「痔」になりやすい人の特徴はご存知ですか? 原因・症状を併せて医師が解説

「痔」になりやすい人の特徴はご存知ですか? 原因・症状を併せて医師が解説

監修医師:
長田 和義(医師)

2012年、長崎大学医学部卒業。消化器内科医として、複数の総合病院で胆膵疾患を中心に診療経験を積む。現在は、排泄障害、肛門疾患の診療にも従事。医学博士、日本内科学会認定内科医、日本消化器病学会専門医、日本消化器内視鏡学会専門医。

痔の概要

痔(じ)は、肛門から直腸の血管や組織に異常が生じる疾患の総称です。
主に以下の3種類に分類されます。

痔核(いぼ痔)

裂肛(切れ痔)

痔ろう(あな痔)

痔核は、肛門管内の粘膜下と肛門上皮下にある血管や結合織からなる柔らかい組織(肛門クッション)が次第に肥大化したものです。
20歳ごろ以降に発症することが多く、有病率の男女差はありません。
痔核は、肛門上皮と直腸粘膜の境界である「歯状線」を基準にして、内痔核と外痔核に分かれます。

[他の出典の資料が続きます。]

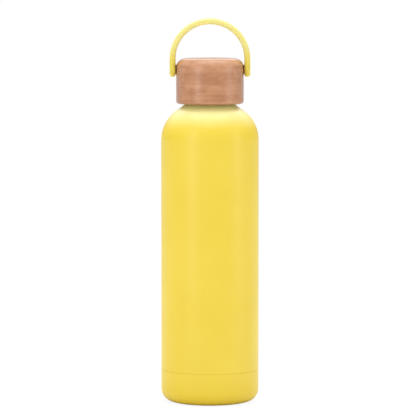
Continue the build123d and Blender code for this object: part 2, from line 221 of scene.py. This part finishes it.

裂肛は、肛門上皮が切れることによって痛みや出血が起こる痔です。
20〜50代に好発し、女性に多く見られます。

また痔ろうは、一般的には肛門腺への感染から膿瘍となり、膿が排出された後に膿の管が残った状態のことです。
好発年齢は男女ともに30〜40代で、女性よりも男性に多くみられます。

痔は一般的な疾患で、多くの人が生涯のうちに一度は経験すると言われています。
症状の程度は軽度から重度までさまざまですが、適切な治療と生活習慣の改善により、多くの場合管理が可能です。

痔の原因

痔疾患の発症には複数の要因が関与しています。
主な原因として以下があげられます。

1.便秘

硬い便を強くいきんで出すことによる肛門への負担

2.下痢

頻繁な排便による肛門部の刺激

腸液による皮膚の脆弱化

3.長時間の座位

デスクワークや長距離ドライブなどによる局所の血流障害

4.妊娠・出産

妊娠中の血流量増加や出産時の肛門への負担

5.加齢

肛門周囲の組織や血管の弾力性低下

6.不適切な肛門衛生

過度の清潔志向による刺激

不十分な清潔による感染リスク

7.遺伝的要因

肛門の支持組織の弱さなど、遺伝的な要因が一部関与している可能性もある

8.肥満

食べ過ぎや下着、衣類、ベルトなどによる腹圧上昇

9.過度の運動や仕事

重量挙げや重い荷物を持つなどによる腹圧上昇

10.特定の疾患

炎症性腸疾患など、腸管に影響を与える疾患

以上の要因が単独または複合的に作用し、肛門周囲の血管や組織に負担をかけることで痔疾患が発症します。